● What is being asked: Return only the stretch of the material below that begins with the line containing "zip(*points))), Vector(map(max, zip(*points)))" and ends with the line containing "obj.matrix_world = world", exactly; both of those lines belong to it.

[Modeling code records]
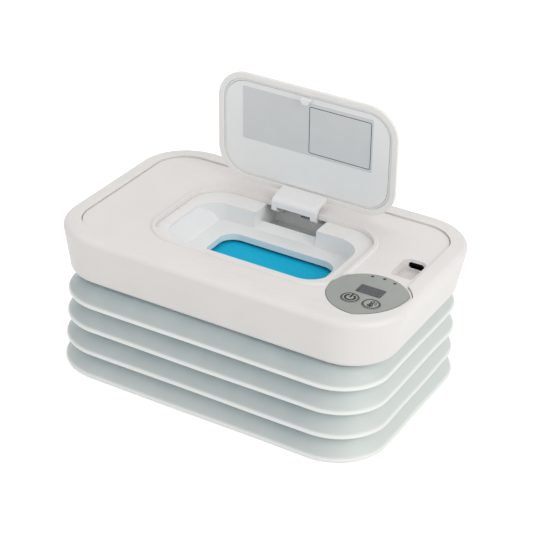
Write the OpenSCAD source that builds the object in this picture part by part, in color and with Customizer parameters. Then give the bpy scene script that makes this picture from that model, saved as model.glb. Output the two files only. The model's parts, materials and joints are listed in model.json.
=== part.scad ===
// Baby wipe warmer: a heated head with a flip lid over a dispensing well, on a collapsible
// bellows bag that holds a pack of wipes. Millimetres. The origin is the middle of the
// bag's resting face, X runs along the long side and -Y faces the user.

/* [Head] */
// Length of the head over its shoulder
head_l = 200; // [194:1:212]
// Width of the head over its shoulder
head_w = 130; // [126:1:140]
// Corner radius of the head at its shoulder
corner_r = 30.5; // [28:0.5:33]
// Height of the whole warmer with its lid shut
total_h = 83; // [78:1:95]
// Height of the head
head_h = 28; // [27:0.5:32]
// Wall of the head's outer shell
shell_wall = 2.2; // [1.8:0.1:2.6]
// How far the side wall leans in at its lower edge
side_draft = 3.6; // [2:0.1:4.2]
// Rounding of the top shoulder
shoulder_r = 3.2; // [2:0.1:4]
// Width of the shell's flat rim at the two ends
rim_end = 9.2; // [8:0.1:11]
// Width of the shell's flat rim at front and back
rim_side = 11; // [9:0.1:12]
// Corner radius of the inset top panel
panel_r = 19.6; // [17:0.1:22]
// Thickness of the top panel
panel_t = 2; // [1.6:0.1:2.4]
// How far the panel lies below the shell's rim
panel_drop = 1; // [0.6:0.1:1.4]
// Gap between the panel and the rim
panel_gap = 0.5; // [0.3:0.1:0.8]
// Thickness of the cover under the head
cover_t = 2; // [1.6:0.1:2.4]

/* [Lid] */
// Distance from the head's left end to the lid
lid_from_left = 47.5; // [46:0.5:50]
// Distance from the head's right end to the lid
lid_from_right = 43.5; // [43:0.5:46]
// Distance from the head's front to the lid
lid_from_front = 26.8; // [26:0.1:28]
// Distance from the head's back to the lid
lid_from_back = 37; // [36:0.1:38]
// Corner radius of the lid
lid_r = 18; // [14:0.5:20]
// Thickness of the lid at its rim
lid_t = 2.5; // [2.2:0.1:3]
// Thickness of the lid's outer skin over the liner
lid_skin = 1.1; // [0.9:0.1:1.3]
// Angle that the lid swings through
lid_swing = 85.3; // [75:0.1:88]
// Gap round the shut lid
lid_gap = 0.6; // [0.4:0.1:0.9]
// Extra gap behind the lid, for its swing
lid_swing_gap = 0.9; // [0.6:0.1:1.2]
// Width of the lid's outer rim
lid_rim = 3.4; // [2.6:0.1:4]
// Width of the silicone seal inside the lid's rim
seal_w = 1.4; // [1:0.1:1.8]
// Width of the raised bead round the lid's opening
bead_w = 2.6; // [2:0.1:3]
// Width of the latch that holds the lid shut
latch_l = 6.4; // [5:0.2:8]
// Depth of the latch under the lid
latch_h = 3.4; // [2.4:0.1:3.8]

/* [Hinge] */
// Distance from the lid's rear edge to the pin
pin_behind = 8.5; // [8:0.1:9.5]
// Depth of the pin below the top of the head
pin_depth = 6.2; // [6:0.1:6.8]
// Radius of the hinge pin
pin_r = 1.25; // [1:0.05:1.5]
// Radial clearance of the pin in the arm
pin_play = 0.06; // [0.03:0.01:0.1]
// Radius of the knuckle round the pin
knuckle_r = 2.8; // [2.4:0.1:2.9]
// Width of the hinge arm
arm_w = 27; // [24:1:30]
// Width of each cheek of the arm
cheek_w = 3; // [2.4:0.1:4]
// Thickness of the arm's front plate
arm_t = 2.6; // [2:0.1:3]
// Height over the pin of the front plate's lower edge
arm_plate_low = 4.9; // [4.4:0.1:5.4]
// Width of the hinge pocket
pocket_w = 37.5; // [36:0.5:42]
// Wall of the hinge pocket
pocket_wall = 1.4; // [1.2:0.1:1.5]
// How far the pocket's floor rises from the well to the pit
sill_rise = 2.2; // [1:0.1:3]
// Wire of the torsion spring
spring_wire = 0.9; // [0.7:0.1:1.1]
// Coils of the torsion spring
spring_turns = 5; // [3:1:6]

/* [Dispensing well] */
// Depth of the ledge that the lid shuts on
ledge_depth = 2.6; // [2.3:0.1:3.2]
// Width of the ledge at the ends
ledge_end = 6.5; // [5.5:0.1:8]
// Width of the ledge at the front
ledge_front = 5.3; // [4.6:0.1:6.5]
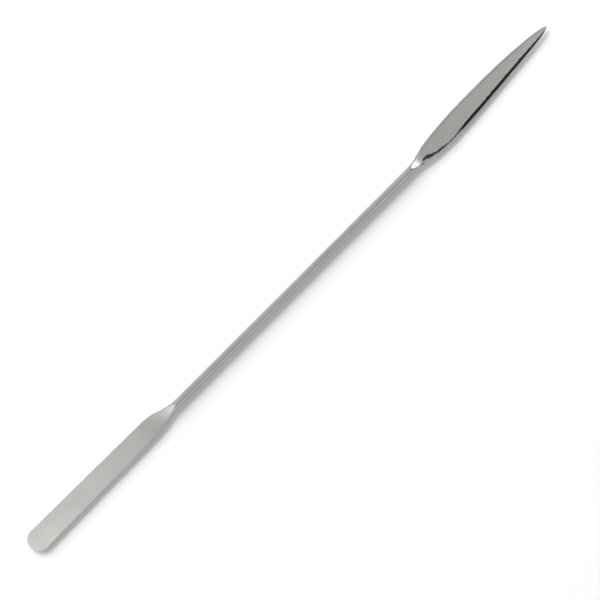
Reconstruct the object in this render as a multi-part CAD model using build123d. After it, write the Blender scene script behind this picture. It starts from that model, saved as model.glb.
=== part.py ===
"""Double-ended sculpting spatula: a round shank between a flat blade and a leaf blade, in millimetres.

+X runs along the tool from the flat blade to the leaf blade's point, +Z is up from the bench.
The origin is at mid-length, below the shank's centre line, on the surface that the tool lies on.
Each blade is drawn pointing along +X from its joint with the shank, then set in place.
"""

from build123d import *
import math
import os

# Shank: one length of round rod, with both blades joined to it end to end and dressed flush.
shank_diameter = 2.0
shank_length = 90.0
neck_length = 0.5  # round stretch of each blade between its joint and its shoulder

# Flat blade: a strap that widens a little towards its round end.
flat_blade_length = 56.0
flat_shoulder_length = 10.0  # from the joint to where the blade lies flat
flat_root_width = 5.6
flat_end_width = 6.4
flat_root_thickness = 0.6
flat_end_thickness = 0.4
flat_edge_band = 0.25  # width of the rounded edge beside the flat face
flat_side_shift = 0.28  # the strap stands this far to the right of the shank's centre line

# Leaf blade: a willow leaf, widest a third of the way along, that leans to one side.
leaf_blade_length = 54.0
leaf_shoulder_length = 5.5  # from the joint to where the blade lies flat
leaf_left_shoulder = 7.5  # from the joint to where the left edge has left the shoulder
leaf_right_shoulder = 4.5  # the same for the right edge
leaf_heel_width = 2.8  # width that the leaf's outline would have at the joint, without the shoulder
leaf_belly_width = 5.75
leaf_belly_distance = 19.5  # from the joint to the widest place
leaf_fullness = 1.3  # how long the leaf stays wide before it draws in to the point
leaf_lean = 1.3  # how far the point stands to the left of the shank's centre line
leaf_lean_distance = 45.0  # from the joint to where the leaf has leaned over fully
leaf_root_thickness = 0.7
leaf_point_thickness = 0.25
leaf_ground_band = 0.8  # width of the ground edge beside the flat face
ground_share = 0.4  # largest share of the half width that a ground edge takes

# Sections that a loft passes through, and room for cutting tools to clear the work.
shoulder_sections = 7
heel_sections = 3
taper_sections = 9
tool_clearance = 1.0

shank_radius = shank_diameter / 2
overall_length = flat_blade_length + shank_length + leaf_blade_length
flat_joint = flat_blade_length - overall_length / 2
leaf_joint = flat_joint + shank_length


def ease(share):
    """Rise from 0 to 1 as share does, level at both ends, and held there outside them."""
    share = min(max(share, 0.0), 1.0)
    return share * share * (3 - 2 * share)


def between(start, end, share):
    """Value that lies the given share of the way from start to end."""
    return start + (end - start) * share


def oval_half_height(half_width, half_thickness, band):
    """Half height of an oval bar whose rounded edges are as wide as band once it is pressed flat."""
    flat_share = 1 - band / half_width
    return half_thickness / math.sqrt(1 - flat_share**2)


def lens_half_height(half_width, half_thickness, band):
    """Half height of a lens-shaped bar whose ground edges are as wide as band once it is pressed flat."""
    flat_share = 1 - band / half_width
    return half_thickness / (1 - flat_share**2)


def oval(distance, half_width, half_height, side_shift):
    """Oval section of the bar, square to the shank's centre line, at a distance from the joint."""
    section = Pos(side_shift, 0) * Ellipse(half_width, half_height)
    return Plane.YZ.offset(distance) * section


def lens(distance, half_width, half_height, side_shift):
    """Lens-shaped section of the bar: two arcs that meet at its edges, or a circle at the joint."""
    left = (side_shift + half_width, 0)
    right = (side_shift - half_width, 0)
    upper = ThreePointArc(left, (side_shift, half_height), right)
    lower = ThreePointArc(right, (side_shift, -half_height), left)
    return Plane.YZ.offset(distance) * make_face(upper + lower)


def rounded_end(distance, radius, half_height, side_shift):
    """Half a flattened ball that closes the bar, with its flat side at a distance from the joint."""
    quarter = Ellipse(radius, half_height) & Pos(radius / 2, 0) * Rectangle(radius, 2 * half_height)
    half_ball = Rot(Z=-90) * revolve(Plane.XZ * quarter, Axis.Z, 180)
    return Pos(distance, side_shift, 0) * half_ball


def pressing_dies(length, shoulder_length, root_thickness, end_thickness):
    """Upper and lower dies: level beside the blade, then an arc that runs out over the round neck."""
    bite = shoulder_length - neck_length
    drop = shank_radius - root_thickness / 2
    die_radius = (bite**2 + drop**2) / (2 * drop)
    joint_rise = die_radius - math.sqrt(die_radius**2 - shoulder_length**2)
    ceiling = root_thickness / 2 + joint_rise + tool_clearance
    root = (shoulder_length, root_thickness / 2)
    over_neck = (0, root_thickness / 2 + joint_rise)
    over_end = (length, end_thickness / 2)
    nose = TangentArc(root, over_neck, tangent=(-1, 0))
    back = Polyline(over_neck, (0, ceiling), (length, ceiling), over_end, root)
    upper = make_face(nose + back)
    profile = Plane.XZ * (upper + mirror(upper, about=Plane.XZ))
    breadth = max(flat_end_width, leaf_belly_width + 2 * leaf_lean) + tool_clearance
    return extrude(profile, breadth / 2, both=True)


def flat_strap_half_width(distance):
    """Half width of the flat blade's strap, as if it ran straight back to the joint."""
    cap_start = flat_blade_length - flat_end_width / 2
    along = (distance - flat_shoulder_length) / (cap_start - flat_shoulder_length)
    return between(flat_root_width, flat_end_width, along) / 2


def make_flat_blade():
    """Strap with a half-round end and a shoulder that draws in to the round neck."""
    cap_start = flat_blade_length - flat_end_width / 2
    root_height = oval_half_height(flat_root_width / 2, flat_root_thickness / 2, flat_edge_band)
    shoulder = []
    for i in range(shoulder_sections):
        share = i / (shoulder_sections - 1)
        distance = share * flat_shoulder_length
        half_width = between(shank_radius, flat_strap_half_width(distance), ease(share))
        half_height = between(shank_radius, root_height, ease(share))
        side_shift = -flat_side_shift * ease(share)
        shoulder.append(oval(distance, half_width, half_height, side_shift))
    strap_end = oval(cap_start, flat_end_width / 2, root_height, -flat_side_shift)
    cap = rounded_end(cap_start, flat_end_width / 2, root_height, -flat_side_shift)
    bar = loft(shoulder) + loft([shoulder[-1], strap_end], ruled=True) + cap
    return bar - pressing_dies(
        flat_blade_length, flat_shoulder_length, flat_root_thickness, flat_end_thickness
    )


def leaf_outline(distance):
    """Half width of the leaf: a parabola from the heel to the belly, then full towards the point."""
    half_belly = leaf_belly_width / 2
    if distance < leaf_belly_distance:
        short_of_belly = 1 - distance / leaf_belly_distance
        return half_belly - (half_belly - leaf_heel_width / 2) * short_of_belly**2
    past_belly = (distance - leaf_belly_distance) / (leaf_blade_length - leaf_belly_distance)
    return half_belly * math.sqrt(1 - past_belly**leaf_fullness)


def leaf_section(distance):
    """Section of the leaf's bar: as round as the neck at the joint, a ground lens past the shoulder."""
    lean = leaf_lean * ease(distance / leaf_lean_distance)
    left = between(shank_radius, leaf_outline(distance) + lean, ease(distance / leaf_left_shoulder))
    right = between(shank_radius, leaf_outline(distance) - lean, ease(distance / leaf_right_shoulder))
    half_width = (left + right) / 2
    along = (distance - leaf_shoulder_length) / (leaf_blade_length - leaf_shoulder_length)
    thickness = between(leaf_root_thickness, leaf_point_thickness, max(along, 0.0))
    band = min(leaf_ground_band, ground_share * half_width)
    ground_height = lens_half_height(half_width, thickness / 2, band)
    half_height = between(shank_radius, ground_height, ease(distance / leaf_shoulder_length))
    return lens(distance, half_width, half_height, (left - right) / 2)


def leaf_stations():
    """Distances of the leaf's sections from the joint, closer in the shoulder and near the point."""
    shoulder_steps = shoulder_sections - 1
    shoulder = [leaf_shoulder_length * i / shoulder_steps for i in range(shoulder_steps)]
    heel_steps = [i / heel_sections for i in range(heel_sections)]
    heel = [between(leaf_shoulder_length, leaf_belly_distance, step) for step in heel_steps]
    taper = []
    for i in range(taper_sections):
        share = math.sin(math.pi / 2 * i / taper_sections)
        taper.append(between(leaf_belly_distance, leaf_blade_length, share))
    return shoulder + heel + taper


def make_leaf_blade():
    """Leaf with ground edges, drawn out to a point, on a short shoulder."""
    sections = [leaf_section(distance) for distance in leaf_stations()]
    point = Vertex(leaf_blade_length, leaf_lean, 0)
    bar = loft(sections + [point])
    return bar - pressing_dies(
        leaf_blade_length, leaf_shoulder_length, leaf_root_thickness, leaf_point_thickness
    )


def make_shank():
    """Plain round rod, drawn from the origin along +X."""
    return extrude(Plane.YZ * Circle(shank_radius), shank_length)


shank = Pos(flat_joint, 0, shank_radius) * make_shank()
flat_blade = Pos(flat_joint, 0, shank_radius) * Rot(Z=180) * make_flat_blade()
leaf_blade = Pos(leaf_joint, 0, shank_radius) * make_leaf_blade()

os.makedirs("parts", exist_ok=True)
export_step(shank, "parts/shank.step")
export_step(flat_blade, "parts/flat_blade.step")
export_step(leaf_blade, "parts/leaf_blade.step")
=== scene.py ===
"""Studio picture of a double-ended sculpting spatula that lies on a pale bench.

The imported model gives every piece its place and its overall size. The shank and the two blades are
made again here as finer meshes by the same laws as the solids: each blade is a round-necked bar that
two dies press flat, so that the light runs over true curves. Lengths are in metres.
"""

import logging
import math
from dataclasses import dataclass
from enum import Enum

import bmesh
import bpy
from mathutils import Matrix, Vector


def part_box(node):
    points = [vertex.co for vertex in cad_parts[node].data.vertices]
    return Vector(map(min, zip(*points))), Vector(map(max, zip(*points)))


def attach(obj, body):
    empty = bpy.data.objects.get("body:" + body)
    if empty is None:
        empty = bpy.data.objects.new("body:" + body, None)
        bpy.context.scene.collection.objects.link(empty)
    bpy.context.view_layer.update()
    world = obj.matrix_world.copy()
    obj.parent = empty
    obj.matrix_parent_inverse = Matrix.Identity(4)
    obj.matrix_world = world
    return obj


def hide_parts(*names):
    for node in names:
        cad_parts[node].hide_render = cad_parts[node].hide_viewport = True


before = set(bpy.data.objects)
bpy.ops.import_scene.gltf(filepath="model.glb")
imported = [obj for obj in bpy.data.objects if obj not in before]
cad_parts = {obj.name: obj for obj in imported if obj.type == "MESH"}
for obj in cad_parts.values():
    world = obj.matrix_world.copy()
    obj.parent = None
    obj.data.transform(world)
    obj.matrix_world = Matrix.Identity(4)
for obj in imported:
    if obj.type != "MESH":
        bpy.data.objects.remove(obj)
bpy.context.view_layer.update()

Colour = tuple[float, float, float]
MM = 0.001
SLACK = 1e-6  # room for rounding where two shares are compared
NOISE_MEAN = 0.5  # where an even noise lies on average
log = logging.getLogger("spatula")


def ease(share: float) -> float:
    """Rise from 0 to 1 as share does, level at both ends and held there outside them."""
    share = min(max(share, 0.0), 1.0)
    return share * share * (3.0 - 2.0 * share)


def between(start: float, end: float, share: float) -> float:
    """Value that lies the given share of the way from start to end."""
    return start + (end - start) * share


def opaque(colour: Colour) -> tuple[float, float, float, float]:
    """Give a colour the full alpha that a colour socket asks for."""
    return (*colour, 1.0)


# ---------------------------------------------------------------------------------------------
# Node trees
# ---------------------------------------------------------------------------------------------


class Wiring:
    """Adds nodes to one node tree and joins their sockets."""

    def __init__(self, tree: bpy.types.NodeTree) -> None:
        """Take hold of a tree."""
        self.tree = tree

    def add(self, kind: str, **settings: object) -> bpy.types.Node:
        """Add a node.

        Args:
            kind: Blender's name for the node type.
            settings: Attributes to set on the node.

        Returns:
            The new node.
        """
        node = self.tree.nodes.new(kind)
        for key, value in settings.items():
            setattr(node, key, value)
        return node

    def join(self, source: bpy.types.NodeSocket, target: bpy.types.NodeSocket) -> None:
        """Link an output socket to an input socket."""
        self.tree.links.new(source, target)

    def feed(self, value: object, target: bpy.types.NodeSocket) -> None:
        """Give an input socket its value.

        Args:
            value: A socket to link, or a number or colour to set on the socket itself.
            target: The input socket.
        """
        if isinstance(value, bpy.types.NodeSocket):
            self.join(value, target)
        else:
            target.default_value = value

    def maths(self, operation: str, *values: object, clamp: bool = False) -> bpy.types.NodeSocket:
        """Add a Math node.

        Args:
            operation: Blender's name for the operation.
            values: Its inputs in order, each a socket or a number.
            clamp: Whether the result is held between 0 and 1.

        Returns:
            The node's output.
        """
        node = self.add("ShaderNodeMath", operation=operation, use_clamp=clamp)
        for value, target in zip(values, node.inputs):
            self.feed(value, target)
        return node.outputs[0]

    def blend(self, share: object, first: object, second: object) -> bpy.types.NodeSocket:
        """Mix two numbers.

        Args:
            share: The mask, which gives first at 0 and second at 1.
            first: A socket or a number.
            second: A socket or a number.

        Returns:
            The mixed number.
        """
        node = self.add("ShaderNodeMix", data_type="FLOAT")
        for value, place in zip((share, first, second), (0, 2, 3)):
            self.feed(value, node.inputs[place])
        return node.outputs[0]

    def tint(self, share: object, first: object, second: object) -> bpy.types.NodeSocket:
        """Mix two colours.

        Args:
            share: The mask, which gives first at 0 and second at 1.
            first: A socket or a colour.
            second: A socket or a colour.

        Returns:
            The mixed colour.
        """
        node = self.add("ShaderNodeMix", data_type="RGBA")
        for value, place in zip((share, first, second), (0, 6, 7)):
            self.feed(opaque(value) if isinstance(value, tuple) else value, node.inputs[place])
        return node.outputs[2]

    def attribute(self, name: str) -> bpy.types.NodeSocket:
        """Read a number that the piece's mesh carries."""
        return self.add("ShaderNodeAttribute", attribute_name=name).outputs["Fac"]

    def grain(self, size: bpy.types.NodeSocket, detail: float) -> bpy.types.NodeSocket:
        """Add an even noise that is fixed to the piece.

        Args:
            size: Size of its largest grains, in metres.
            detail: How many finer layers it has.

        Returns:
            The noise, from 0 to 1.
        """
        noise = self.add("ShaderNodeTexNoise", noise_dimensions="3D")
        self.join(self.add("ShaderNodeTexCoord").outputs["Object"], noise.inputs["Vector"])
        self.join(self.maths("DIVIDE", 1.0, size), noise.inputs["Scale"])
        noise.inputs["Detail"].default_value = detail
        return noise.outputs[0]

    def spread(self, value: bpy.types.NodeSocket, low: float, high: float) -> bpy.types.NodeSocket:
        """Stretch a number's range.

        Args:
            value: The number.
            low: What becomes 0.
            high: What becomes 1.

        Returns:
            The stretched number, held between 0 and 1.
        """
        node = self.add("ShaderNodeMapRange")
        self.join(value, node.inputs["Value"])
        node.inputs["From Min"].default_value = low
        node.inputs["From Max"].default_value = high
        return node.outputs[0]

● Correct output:
    return Vector(map(min, zip(*points))), Vector(map(max, zip(*points)))


def attach(obj, body):
    empty = bpy.data.objects.get("body:" + body)
    if empty is None:
        empty = bpy.data.objects.new("body:" + body, None)
        bpy.context.scene.collection.objects.link(empty)
    bpy.context.view_layer.update()
    world = obj.matrix_world.copy()
    obj.parent = empty
    obj.matrix_parent_inverse = Matrix.Identity(4)
    obj.matrix_world = world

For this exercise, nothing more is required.